Exercise objective -
The complete listing should be restated exactly.

======== Supplied information ========

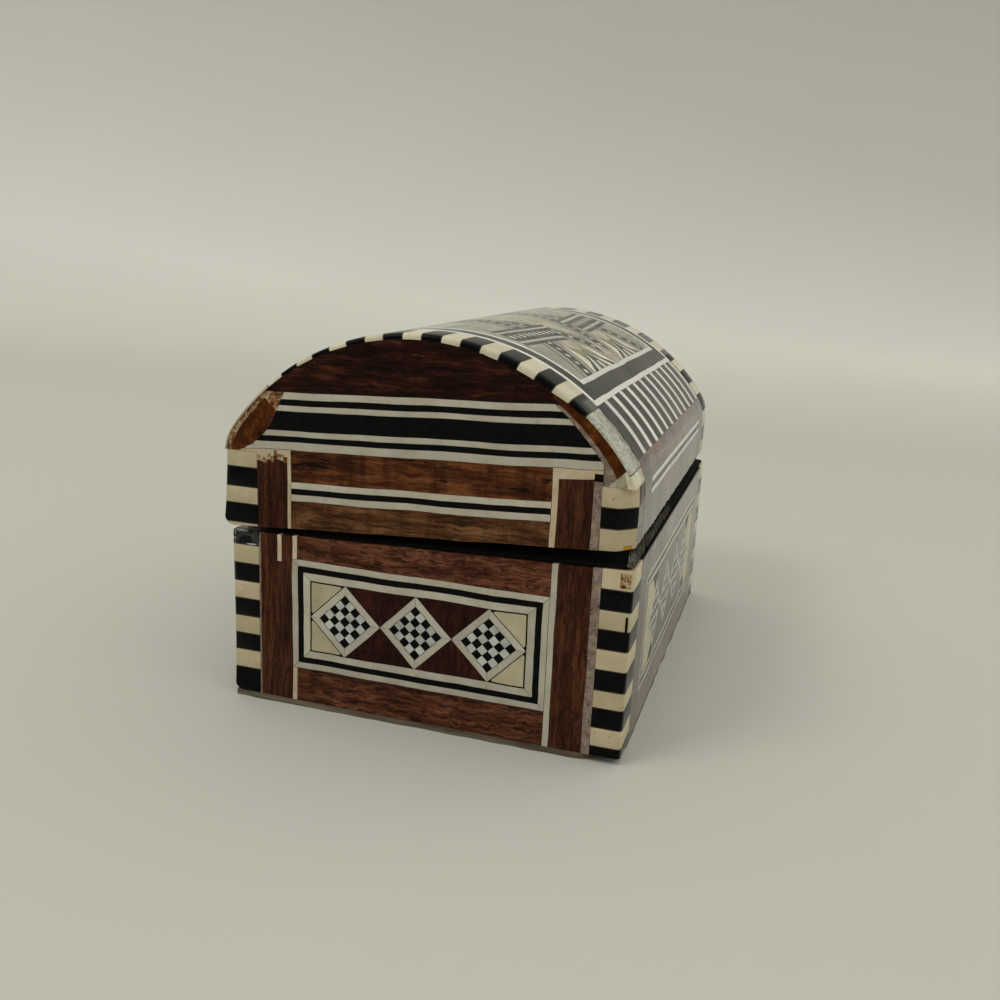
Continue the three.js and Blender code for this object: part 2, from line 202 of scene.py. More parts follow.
# grain runs along one axis: slow figure, fibres and open pores at three scales
def wood(name, axis, colors, ripple=0.0012, pores=0.5, bands=0.0, cracks=0.0, fiber=1500):
    material, tree, surface = surfaceOf(name)
    place, tone = tileCoordinates(tree)
    stir = put(tree, "TexNoise", {"Vector": place, "Scale": 280, "Detail": 4}).outputs["Color"]
    push = put(tree, "VectorMath", {0: stir, "Scale": ripple}, operation="SCALE").outputs["Vector"]
    place = put(tree, "VectorMath", {0: place, 1: push}, operation="ADD").outputs["Vector"]
    along = [1.0, 1.0, 1.0]
    along[axis] = 0.14
    figured = put(tree, "Mapping", {"Vector": place, "Scale": along}).outputs["Vector"]
    along[axis] = 0.075
    drawn = put(tree, "Mapping", {"Vector": place, "Scale": along}).outputs["Vector"]
    figure = cloud(tree, figured, 560, 5, 0.66)
    hair = cloud(tree, drawn, fiber, 4, 0.72)
    both = calc(tree, calc(tree, figure, 0.5), calc(tree, hair, 0.5), "ADD")
    lift = grey(tree, tone, 0, 1, -0.05, 0.05)
    color = ramp(tree, calc(tree, both, lift, "ADD"), [(0.38, colors[0]), (0.5, colors[1]), (0.64, colors[2])])
    pore = cloud(tree, drawn, fiber * 1.9, 2, 0.5)
    open_ = grey(tree, pore, 0.53, 0.6, 0, pores)
    color = mix(tree, open_, color, tint(colors[3]))
    if bands:
        across = [0.12, 0.12, 0.12]
        across[axis] = 1.0
        turned = put(tree, "Mapping", {"Vector": place, "Scale": across}).outputs["Vector"]
        stripe = cloud(tree, turned, 210, 4, 0.7)
        color = mix(tree, grey(tree, stripe, 0.47, 0.62, 0, bands), color, tint(colors[4]), "MIX")
    if cracks:
        split = cloud(tree, drawn, 1000, 3, 0.5)
        gap = grey(tree, split, 0.62, 0.66, 0, cracks)
        color = mix(tree, gap, color, tint((22, 10, 6)))
    lacquer(tree, surface, color, 0.34, calc(tree, hair, open_, "SUBTRACT"), 0.00004, 0.85)
    return material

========

Right answer -
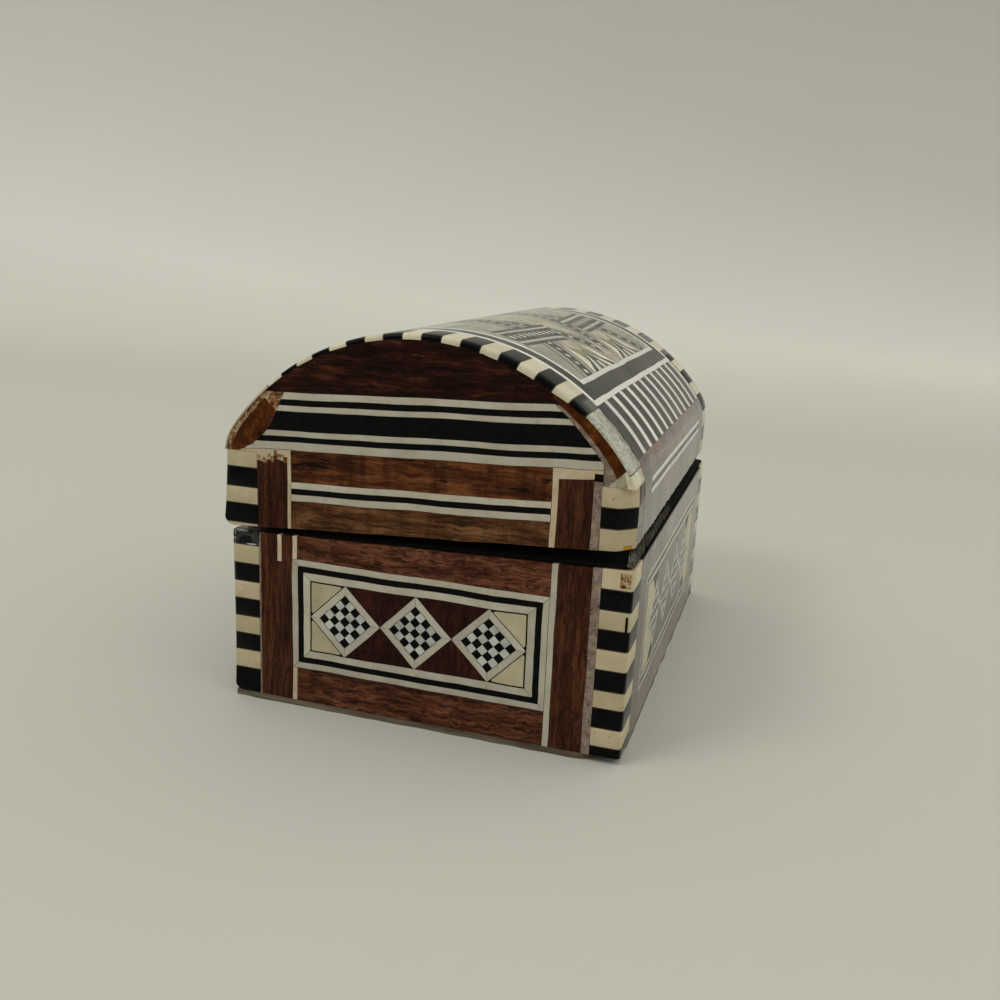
Continue the three.js and Blender code for this object: part 2, from line 202 of scene.py. More parts follow.
# grain runs along one axis: slow figure, fibres and open pores at three scales
def wood(name, axis, colors, ripple=0.0012, pores=0.5, bands=0.0, cracks=0.0, fiber=1500):
    material, tree, surface = surfaceOf(name)
    place, tone = tileCoordinates(tree)
    stir = put(tree, "TexNoise", {"Vector": place, "Scale": 280, "Detail": 4}).outputs["Color"]
    push = put(tree, "VectorMath", {0: stir, "Scale": ripple}, operation="SCALE").outputs["Vector"]
    place = put(tree, "VectorMath", {0: place, 1: push}, operation="ADD").outputs["Vector"]
    along = [1.0, 1.0, 1.0]
    along[axis] = 0.14
    figured = put(tree, "Mapping", {"Vector": place, "Scale": along}).outputs["Vector"]
    along[axis] = 0.075
    drawn = put(tree, "Mapping", {"Vector": place, "Scale": along}).outputs["Vector"]
    figure = cloud(tree, figured, 560, 5, 0.66)
    hair = cloud(tree, drawn, fiber, 4, 0.72)
    both = calc(tree, calc(tree, figure, 0.5), calc(tree, hair, 0.5), "ADD")
    lift = grey(tree, tone, 0, 1, -0.05, 0.05)
    color = ramp(tree, calc(tree, both, lift, "ADD"), [(0.38, colors[0]), (0.5, colors[1]), (0.64, colors[2])])
    pore = cloud(tree, drawn, fiber * 1.9, 2, 0.5)
    open_ = grey(tree, pore, 0.53, 0.6, 0, pores)
    color = mix(tree, open_, color, tint(colors[3]))
    if bands:
        across = [0.12, 0.12, 0.12]
        across[axis] = 1.0
        turned = put(tree, "Mapping", {"Vector": place, "Scale": across}).outputs["Vector"]
        stripe = cloud(tree, turned, 210, 4, 0.7)
        color = mix(tree, grey(tree, stripe, 0.47, 0.62, 0, bands), color, tint(colors[4]), "MIX")
    if cracks:
        split = cloud(tree, drawn, 1000, 3, 0.5)
        gap = grey(tree, split, 0.62, 0.66, 0, cracks)
        color = mix(tree, gap, color, tint((22, 10, 6)))
    lacquer(tree, surface, color, 0.34, calc(tree, hair, open_, "SUBTRACT"), 0.00004, 0.85)
    return material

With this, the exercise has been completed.